The shift in policy may be about to become a shift in focus. No longer should shareholders be the ones to suffer from conduct failures – the spotlight moves on to the miscreants and the managers. Out with corporate fines, in with fines for approved persons and, of course, for the ‘senior managers’, so recently brought into the regulatory regime. This should not be penalties for those managing the wrong place at the wrong time; it should deal first with those who transgressed and second with anyone who abetted, turned a blind eye, obstructed the efforts of Compliance or ignored warnings of unmanaged risks.

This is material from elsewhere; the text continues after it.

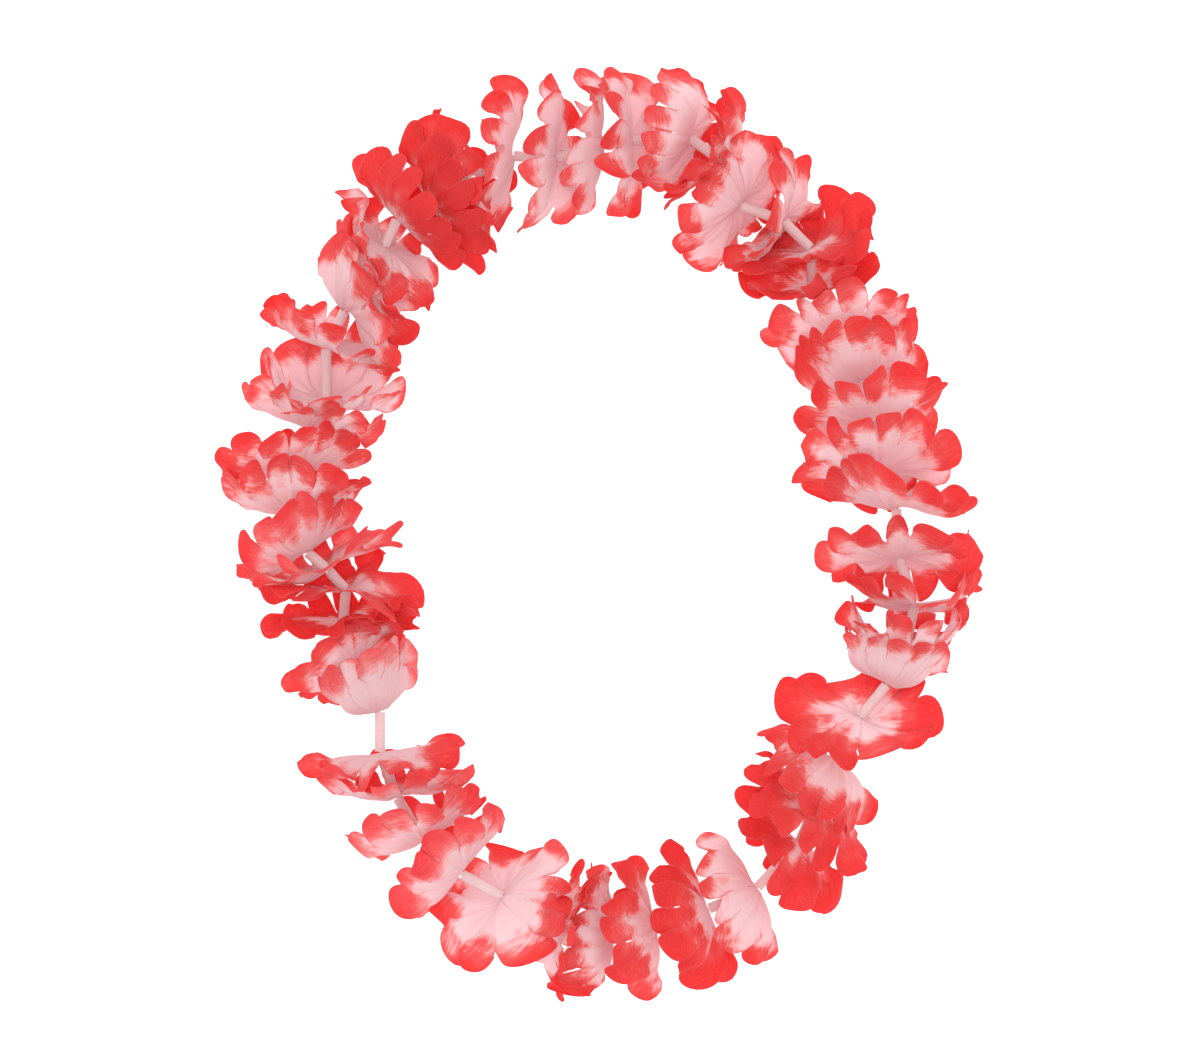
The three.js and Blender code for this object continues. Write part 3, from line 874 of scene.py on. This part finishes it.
class Nodes:
    """A new material and short calls that add its nodes."""

    def __init__(self, name):
        self.material = bpy.data.materials.new(name)
        self.material.use_nodes = True
        self.tree = self.material.node_tree
        self.tree.nodes.clear()
        self.output = self.tree.nodes.new("ShaderNodeOutputMaterial")

    def add(self, kind, settings=None, **inputs):
        node = self.tree.nodes.new(kind)
        for key, value in (settings or {}).items():
            setattr(node, key, value)
        for key, value in inputs.items():
            self.feed(node.inputs[key.replace("_", " ")], value)
        return node

    def feed(self, socket, value):
        if isinstance(value, bpy.types.NodeSocket):
            self.tree.links.new(value, socket)
        else:
            socket.default_value = value

    def math(self, operation, a, b=0.0, c=0.0):
        node = self.tree.nodes.new("ShaderNodeMath")
        node.operation = operation
        for socket, value in zip(node.inputs, (a, b, c)):
            self.feed(socket, value)
        return node.outputs[0]

    def attribute(self, name, output="Fac"):
        node = self.tree.nodes.new("ShaderNodeAttribute")
        node.attribute_name = name
        return node.outputs[output]

    def scaled(self, vector, x, y, z):
        node = self.tree.nodes.new("ShaderNodeMapping")
        self.feed(node.inputs["Vector"], vector)
        node.inputs["Scale"].default_value = (x, y, z)
        return node.outputs[0]

    def noise(self, vector, scale, detail=3.0, roughness=0.5):
        sizes = {"Scale": scale, "Detail": detail, "Roughness": roughness}
        node = self.add("ShaderNodeTexNoise", Vector=vector, **sizes)
        return node.outputs["Fac"]

    def ramp(self, value, stops):
        node = self.tree.nodes.new("ShaderNodeValToRGB")
        self.feed(node.inputs[0], value)
        elements = node.color_ramp.elements
        while len(elements) < len(stops):
            elements.new(0.5)
        for element, (position, color) in zip(elements, stops):
            element.position = position
            element.color = color
        return node.outputs[0]

    def mix(self, factor, a, b, blend="MIX"):
        node = self.tree.nodes.new("ShaderNodeMix")
        node.data_type = "RGBA"
        node.blend_type = blend
        self.feed(node.inputs["Factor"], factor)
        self.feed(node.inputs[6], a)
        self.feed(node.inputs[7], b)
        return node.outputs[2]


PALE = linear(244, 221, 224)
BLUSH = linear(246, 170, 170)
CORAL = linear(236, 86, 84)
RED = linear(238, 30, 30)
DEEP = linear(235, 10, 14)
# Painted shade: a darker pink line painted along the cut edge of the cloth, standing in for the shade
# at its rim. The numbers below give how far in from the edge it is full, where it ends, and how
# strongly it shows.
EDGE_SHADE = linear(240, 112, 112)
EDGE_SHADE_FULL = 0.12  # from the cut edge, and where it ends
EDGE_SHADE_END = 0.55
EDGE_SHADE_SHOWN = 0.55
THREAD = linear(255, 236, 236)
THREADS_SHOWN = 0.16
FADED_CORAL = linear(244, 110, 114)
FADED_RED = linear(240, 66, 72)
BLOTS = 0.75  # how far the dye's edge moves in soft patches, as a share of the radius
STREAKS = 0.34  # and in streaks along the threads
SEEN_THROUGH = 0.5  # of the light that the cloth passes on rather than throws back
TUBE_SEEN_THROUGH = 0.6


def petal_cloth():
    """Thin woven cloth, pale with red dye that has crept in from the tips of the lobes."""
    n = Nodes("petal_cloth")
    cut = n.attribute("cut", "Vector")
    blot = n.noise(n.scaled(cut, 0.075, 0.075, 1), 1.0, 4, 0.55)
    streak = n.noise(n.scaled(cut, 0.10, 0.9, 1), 1.0, 3, 0.6)
    dye = n.attribute("dye")
    dye = n.math("ADD", dye, n.math("MULTIPLY", n.math("SUBTRACT", blot, 0.58), BLOTS))
    dye = n.math("ADD", dye, n.math("MULTIPLY", n.math("SUBTRACT", streak, 0.5), STREAKS))
    level = n.math("MULTIPLY_ADD", dye, 1.6, 0.4)
    stops = [(0.22, PALE), (0.38, BLUSH), (0.50, CORAL), (0.84, RED), (1.0, DEEP)]
    color = n.ramp(level, stops)
    stops = [(0.22, PALE), (0.45, BLUSH), (0.65, FADED_CORAL), (1.0, FADED_RED)]
    color = n.mix(n.attribute("fade"), color, n.ramp(level, stops))
    threads = n.noise(n.scaled(cut, 0.25, 3.4, 1), 1.0, 2, 0.7)
    color = n.mix(n.math("MULTIPLY", threads, THREADS_SHOWN), color, THREAD)
    # Painted shade along the cut edge: the colour is drawn towards one darker pink within about half a
    # millimetre of the edge, standing in for the shade at the cloth's rim.
    edge_distance = n.add("ShaderNodeMapRange", Value=n.attribute("edge_distance"))
    edge_distance.inputs["From Min"].default_value = EDGE_SHADE_FULL
    edge_distance.inputs["From Max"].default_value = EDGE_SHADE_END
    edge_distance.inputs["To Min"].default_value = EDGE_SHADE_SHOWN
    edge_distance.inputs["To Max"].default_value = 0.0
    color = n.mix(edge_distance.outputs[0], color, EDGE_SHADE)
    weave = n.add("ShaderNodeTexWave", {"bands_direction": "Y"}, Vector=cut, Scale=0.62, Distortion=0.6)
    height = n.math("MULTIPLY_ADD", weave.outputs["Fac"], 0.5, threads)
    bump = n.add("ShaderNodeBump", Height=height)
    bump.inputs["Strength"].default_value = 0.35
    bump.inputs["Distance"].default_value = 0.00012
    cloth = n.add("ShaderNodeBsdfPrincipled", Base_Color=color, Normal=bump.outputs[0])
    cloth.inputs["Roughness"].default_value = 0.62
    cloth.inputs["Specular IOR Level"].default_value = 0.08
    cloth.inputs["Sheen Weight"].default_value = 0.1
    cloth.inputs["Sheen Roughness"].default_value = 0.4
    through = n.add("ShaderNodeBsdfTranslucent", Color=color, Normal=bump.outputs[0])
    both = n.add("ShaderNodeMixShader", Fac=SEEN_THROUGH)
    n.feed(both.inputs[1], cloth.outputs[0])
    n.feed(both.inputs[2], through.outputs[0])
    n.feed(n.output.inputs["Surface"], both.outputs[0])
    return n.material


def tube_plastic():
    """Milky plastic with faint lines from drawing along the tube."""
    n = Nodes("spacer_tube")
    coordinates = n.add("ShaderNodeTexCoord").outputs["Object"]
    cloud = n.noise(n.scaled(coordinates, 90, 90, 90), 1.0, 3, 0.5)
    color = n.mix(cloud, linear(252, 240, 240), linear(246, 226, 227))
    lines = n.noise(n.scaled(coordinates, 900, 900, 900), 1.0, 2, 0.5)
    bump = n.add("ShaderNodeBump", Height=lines)
    bump.inputs["Strength"].default_value = 0.2
    bump.inputs["Distance"].default_value = 0.0002
    body = n.add("ShaderNodeBsdfPrincipled", Base_Color=color, Normal=bump.outputs[0])
    body.inputs["Roughness"].default_value = 0.32
    body.inputs["IOR"].default_value = 1.45
    through = n.add("ShaderNodeBsdfTranslucent", Color=color, Normal=bump.outputs[0])
    both = n.add("ShaderNodeMixShader", Fac=TUBE_SEEN_THROUGH)
    n.feed(both.inputs[1], body.outputs[0])
    n.feed(both.inputs[2], through.outputs[0])
    n.feed(n.output.inputs["Surface"], both.outputs[0])
    return n.material


def string_thread():
    n = Nodes("string")
    coordinates = n.add("ShaderNodeTexCoord").outputs["Object"]
    fuzz = n.noise(n.scaled(coordinates, 1500, 1500, 1500), 1.0, 4, 0.7)
    color = n.mix(fuzz, linear(250, 247, 242), linear(222, 214, 206))
    bump = n.add("ShaderNodeBump", Height=fuzz)
    bump.inputs["Strength"].default_value = 0.5
    bump.inputs["Distance"].default_value = 0.0001
    body = n.add("ShaderNodeBsdfPrincipled", Base_Color=color, Normal=bump.outputs[0])
    body.inputs["Roughness"].default_value = 0.85
    n.feed(n.output.inputs["Surface"], body.outputs[0])
    return n.material


def floor_paint():
    n = Nodes("floor")
    coordinates = n.add("ShaderNodeTexCoord").outputs["Object"]
    cloud = n.noise(n.scaled(coordinates, 3, 3, 3), 1.0, 2, 0.5)
    color = n.mix(cloud, (0.93, 0.93, 0.93, 1), (0.95, 0.95, 0.95, 1))
    body = n.add("ShaderNodeBsdfPrincipled", Base_Color=color)
    body.inputs["Roughness"].default_value = 0.9
    body.inputs["Specular IOR Level"].default_value = 0.1
    body.inputs["Emission Color"].default_value = (1, 1, 1, 1)
    body.inputs["Emission Strength"].default_value = FLOOR_GLOW
    n.feed(n.output.inputs["Surface"], body.outputs[0])
    return n.material


# ---------------------------------------------------------------- the scene


def add_camera(shift):
    data = bpy.data.cameras.new("camera")
    data.lens = LENS
    data.sensor_width = SENSOR
    data.clip_end = 20
    camera = bpy.data.objects.new("camera", data)
    height = FRAME_WIDTH * LENS / SENSOR + STRING_HEIGHT
    centre = np.array([*FRAME_CENTRE, height]) + shift * [1, 1, 0]
    camera.location = centre * MM
    bpy.context.scene.collection.objects.link(camera)
    bpy.context.scene.camera = camera


def add_light(name, location, size, power, color=(1, 1, 1)):
    data = bpy.data.lights.new(name, "AREA")
    data.shape = "DISK"
    data.size = size
    data.energy = power
    data.color = color
    light = bpy.data.objects.new(name, data)
    light.location = location
    toward = -np.array(location)
    angle = math.acos(max(-1, min(1, -toward[2] / np.linalg.norm(toward))))
    light.rotation_euler = (angle, 0, math.atan2(toward[1], toward[0]) - math.pi / 2)
    bpy.context.scene.collection.objects.link(light)


def add_studio():
    scene = bpy.context.scene
    scene.view_settings.view_transform = "Standard"
    world = bpy.data.worlds.new("studio")
    world.use_nodes = True
    background = world.node_tree.nodes["Background"]
    background.inputs["Color"].default_value = (1, 1, 1, 1)
    background.inputs["Strength"].default_value = WORLD_LIGHT
    scene.world = world
    add_light("key", KEY_PLACE, KEY_SIZE, KEY_POWER)
    front = bpy.data.lights.new("front", "SUN")
    front.energy = FRONT_LIGHT
    front.angle = FRONT_ANGLE
    scene.collection.objects.link(bpy.data.objects.new("front", front))
    corners = np.array([[-1, -1, 0], [1, -1, 0], [1, 1, 0], [-1, 1, 0]]) * FLOOR_SIZE
    floor = add_mesh("floor", corners * 1000 / 2, [(0, 1, 2, 3)], smooth=False)
    floor.location.z = -FLOOR_DROP
    floor.data.materials.append(floor_paint())


low, high = (np.array(corner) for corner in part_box("string_with_spacer_tubes"))
origin_shift = low / MM - cad_low_corner()
add_camera(origin_shift)
add_studio()
cloth_material = petal_cloth()
tube_material = tube_plastic()
make_string(origin_shift, string_thread())
for number in range(len(florets)):
    make_tube(number, origin_shift, tube_material)
cuts = [cut_floret(each) for each in florets]
for each, cut, shape in zip(florets, cuts, shape_all(cuts)):
    make_cloth(each, cut, shape + origin_shift, cloth_material)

Would this be new? It would be a move away from the American concept of corporate culpability and back to personal responsibility, which has been the foundation of our justice system for centuries. Would it materially change the role of the regulator? There would be a different relationship between regulator and industry, with both working together to find and expel the individuals who do the damage. Away would go the justification for the CEO who failed to support the regulator in its endeavours – they would no longer be targeting the company. Just as business generally supports the police, so business would support the regulator. That would be something new.